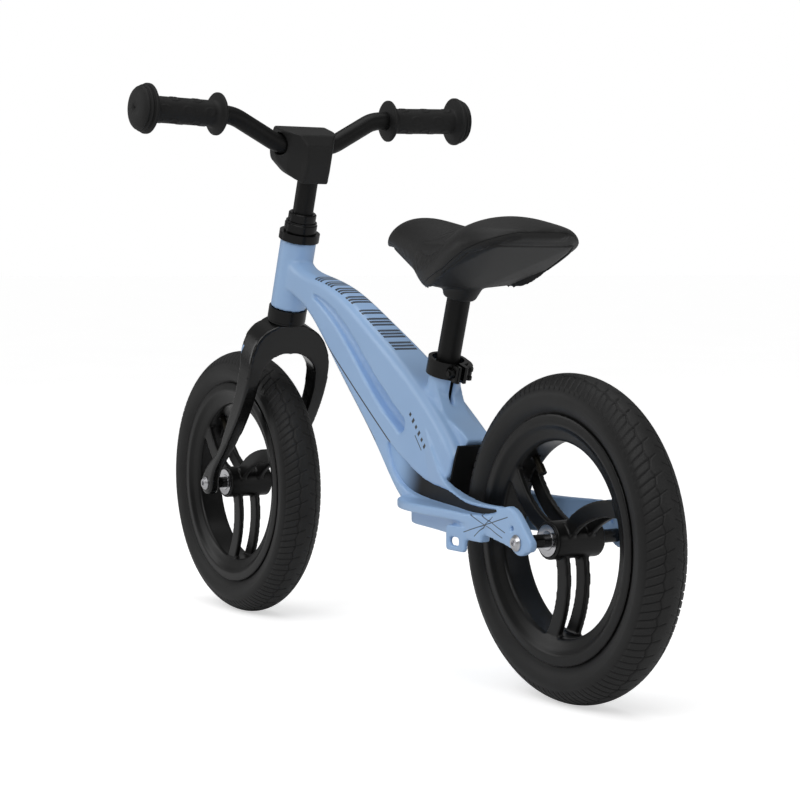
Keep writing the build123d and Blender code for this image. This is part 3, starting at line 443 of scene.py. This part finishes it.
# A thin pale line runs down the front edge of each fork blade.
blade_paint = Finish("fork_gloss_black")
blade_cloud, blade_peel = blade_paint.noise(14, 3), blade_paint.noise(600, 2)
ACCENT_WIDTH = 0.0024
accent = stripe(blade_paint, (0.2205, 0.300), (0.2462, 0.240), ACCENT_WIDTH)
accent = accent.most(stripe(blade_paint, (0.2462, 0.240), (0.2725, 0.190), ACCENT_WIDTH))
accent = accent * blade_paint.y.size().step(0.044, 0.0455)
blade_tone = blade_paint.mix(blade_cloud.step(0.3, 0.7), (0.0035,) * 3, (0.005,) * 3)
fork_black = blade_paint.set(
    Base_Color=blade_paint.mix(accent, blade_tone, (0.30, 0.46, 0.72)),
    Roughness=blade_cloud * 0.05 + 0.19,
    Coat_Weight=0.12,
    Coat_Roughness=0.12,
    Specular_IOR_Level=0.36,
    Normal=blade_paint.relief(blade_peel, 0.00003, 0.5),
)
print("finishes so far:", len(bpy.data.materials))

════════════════

**Work instructions**: Print the listing above in full, exactly as it is.

**Finished exercise**:
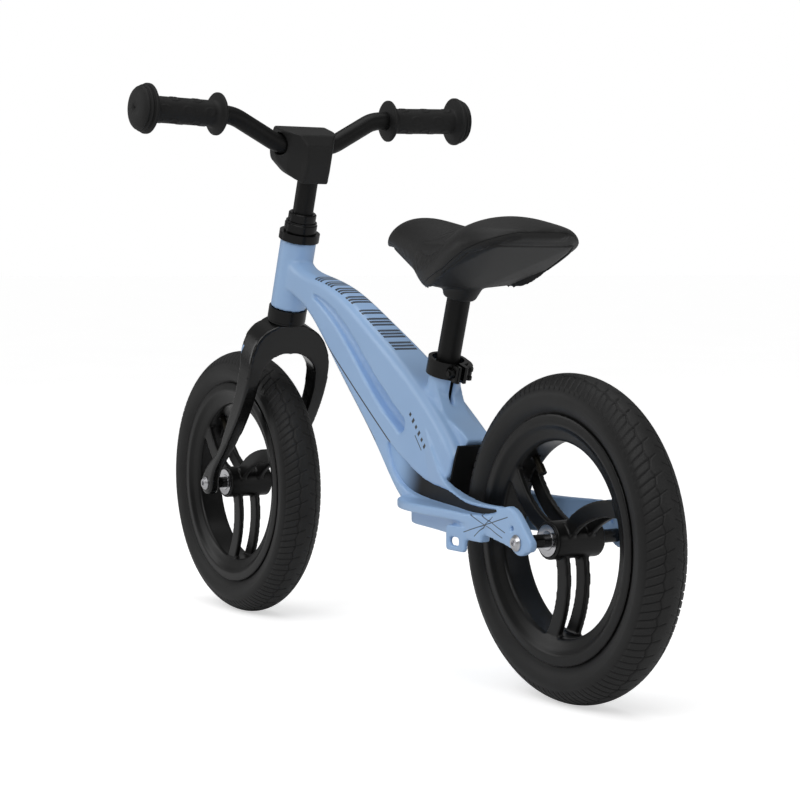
Keep writing the build123d and Blender code for this image. This is part 3, starting at line 443 of scene.py. This part finishes it.
# A thin pale line runs down the front edge of each fork blade.
blade_paint = Finish("fork_gloss_black")
blade_cloud, blade_peel = blade_paint.noise(14, 3), blade_paint.noise(600, 2)
ACCENT_WIDTH = 0.0024
accent = stripe(blade_paint, (0.2205, 0.300), (0.2462, 0.240), ACCENT_WIDTH)
accent = accent.most(stripe(blade_paint, (0.2462, 0.240), (0.2725, 0.190), ACCENT_WIDTH))
accent = accent * blade_paint.y.size().step(0.044, 0.0455)
blade_tone = blade_paint.mix(blade_cloud.step(0.3, 0.7), (0.0035,) * 3, (0.005,) * 3)
fork_black = blade_paint.set(
    Base_Color=blade_paint.mix(accent, blade_tone, (0.30, 0.46, 0.72)),
    Roughness=blade_cloud * 0.05 + 0.19,
    Coat_Weight=0.12,
    Coat_Roughness=0.12,
    Specular_IOR_Level=0.36,
    Normal=blade_paint.relief(blade_peel, 0.00003, 0.5),
)
print("finishes so far:", len(bpy.data.materials))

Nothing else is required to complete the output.